アクション2:WCO情報ソースへの“定期アクセス”体制づくり
- 情報源として、少なくとも次の2つは定期ウォッチを推奨:
- WCOの Nomenclatureニュースページ(HSC会合結果)(wcoomd.org)
- HS関連解説を行う民間サイト(コンサル・専門メディア)
社内で「HS担当者だけが見ている」状態ではなく、
貿易実務・営業・調達・法務が共有するニュースとして扱うと、
組織的な感度が一段上がります。
アクション3:FTA/原産地・税務・法務を巻き込んだ“HS2028準備チーム”構想
- HS2028対応は、単なるHSコード変換作業ではなく:
- FTA原産地判定
- 価格戦略・関税負担配分
- 契約条項(関税変動条項、価格見直し条項)
- 税務・移転価格(関税コストの損益配分)
にまで影響する「横断プロジェクト」です。
第76会期で「相関表フォーマット」が決まった今こそ、
2026〜2027年の本格移行に向けた “プロジェクトの企画フェーズ” を始めるタイミングと言えます。
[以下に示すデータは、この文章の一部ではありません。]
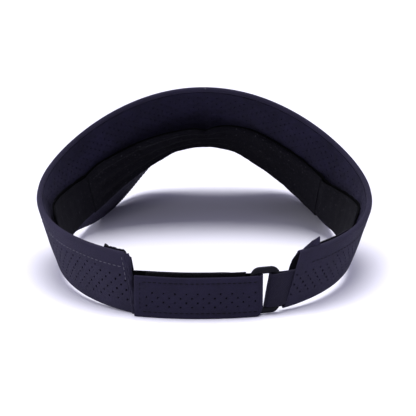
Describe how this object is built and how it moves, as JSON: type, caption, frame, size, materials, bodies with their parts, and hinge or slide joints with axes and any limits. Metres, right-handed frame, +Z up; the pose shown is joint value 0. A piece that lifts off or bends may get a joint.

アクション4:社内ルール・マニュアルへの反映(証跡の残し方を含む)
- 新しいClassification OpinionsやExplanatory Notes改正を踏まえて、
- 社内のHS分類マニュアル
- 製品ごとの「分類ロジックメモ」
をアップデート
- 特に、日本の税関・JCCI・顧客からの問い合わせに備え、
- 「なぜこのHSコードにしているのか?」を
- HSC決定・Explanatory Notesの該当箇所でロジカルに説明できるようにしておく
→ 将来の調査やFTA原産地検認の際に、“後出しじゃんけん”ではない説明が可能になります。
アクション5:システム・ツール側の準備(HS2028対応を見据えて)
- ERP・貿易管理システム・原産地判定ツールについて、
- 「HS版管理」をどう実装するか(HS2017/2022/2028を併存させるのか)
- 相関表をどう取り込み、自社マスタにマッピングするか
- 外部ツール(例:HS Code Finderのようなサポートツール)を使う場合も、
- HS2028対応ロードマップ
- HS2022⇔2028の相関機能の有無
を早めに確認しておくと、IT投資・BPO活用の計画が立てやすくなります。
7. まとめ:第76会期は「嵐の前の“設計”フェーズ」
第76会期のニュースを一言でまとめると、
「HS2028時代に向けて、
国際的な“解釈ルールと変換表”の設計が本格スタートした」
という段階です。
- まだ各国の関税率が動いたわけでも、FTAルールが一斉に変わったわけでもありません。
- しかし、HS2028の方向性はほぼ固まり、相関表作りが始まった今こそ、企業側の準備フェーズを始めるべきタイミングです。
日本のビジネスマンとしては:
- 「HS2028が来る」という前提を社内で共有する
- HSC第76会期の数字(40分類決定・21Classification Opinions・2EN改正)を “シグナル”として受け止める
- HSマスタ・FTA・契約・システムを跨いだ 社内プロジェクト構想 を動かし始める
この3つを押さえておくだけでも、
2028年1月1日のHS2028発効を “混乱の年”ではなく、“競争優位に変える年” にできるはずです。